The “new immigrants” that Regev, Rotem and everyone else has been talking about are those who came to Israel from the former Soviet Union. Many of them support the right-wing, secular and nationalist Yisrael Beiteinu Party. Rotem is one of the party’s 15 ministers, and the party is in Netanyahu’s ruling coalition.

Approximately 1 million citizens from the former Soviet Union live in Israel today, and like all olim (Jews who move to Israel), they became Israeli citizens under the Law of Return. But, although under that law a person can qualify for citizenship simply by having a Jewish father or grandparent, she (or he) will not be considered a Jew by the rabbinate’s Orthodox standards without being able to trace a clear lineage of matrilineal Jewish roots, or else undergoing an Orthodox conversion. Approximately 350,000 of the Israelis from the former Soviet Union — 15 percent of Israel’s citizens — are not Jews according to the Orthodox rabbinate. And because the rabbinate has, since the Jewish state’s founding, been in charge of all major lifecycle events in Israel — including birth, marriage, divorce and burial — that status has serious implications. “They are Israeli citizens,” Regev said, but “they cannot marry in Israel.”

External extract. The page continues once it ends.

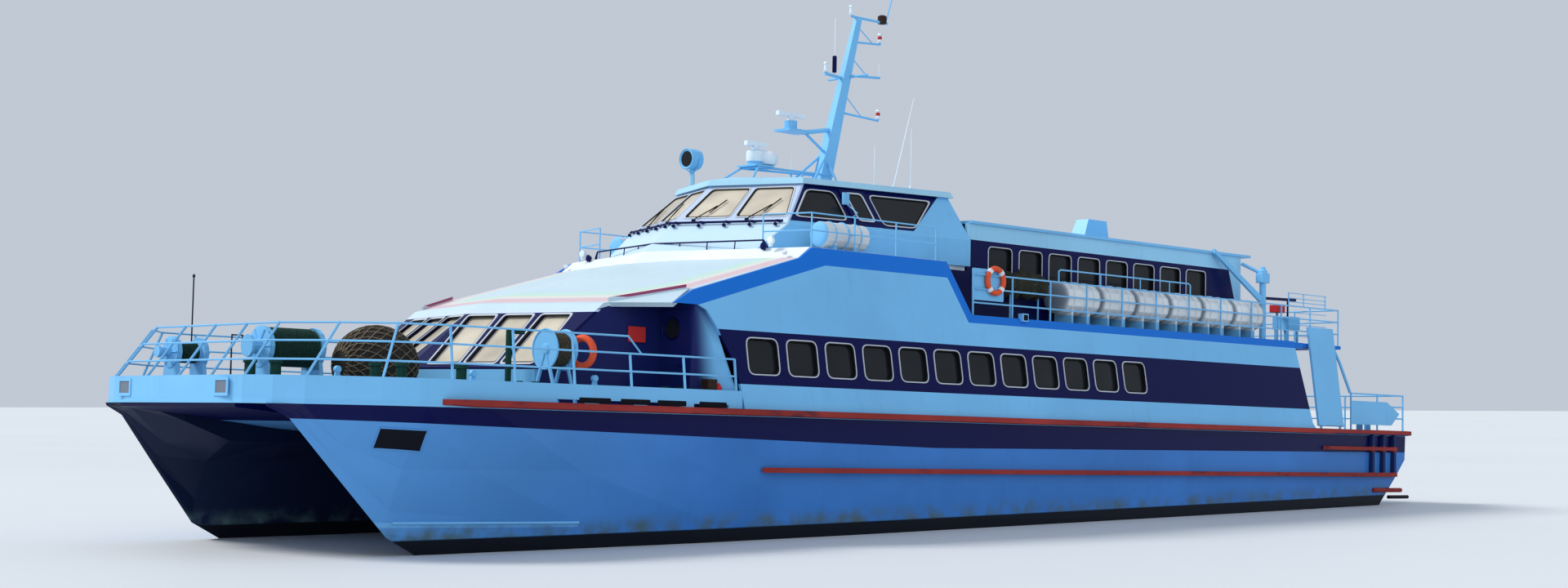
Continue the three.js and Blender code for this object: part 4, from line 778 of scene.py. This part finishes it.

So it is understandable why Rotem might wish to resolve this situation. Even the bill’s most outspoken critics agree that something must be done.

“The bill started from a good place,” said Gilad Kariv, the head of the Reform movement in Israel. Rotem was not the first legislator, Kariv said, to try to “deal with the Orthodox conversion crisis,” nor was this most recent draft Rotem’s first attempt. But this bill diverged from Rotem’s earlier drafts, Kariv said, by adding a “disturbing element”: “To buy the Charedi [ultra-orthodox] parties,” Kariv said, Rotem “agreed to put exclusive authority over conversion in Israel into the hands of the Chief Rabbinate.”

“It will be first time that the issue of conversion will be handed over to the Chief Rabbinate,” Kariv said.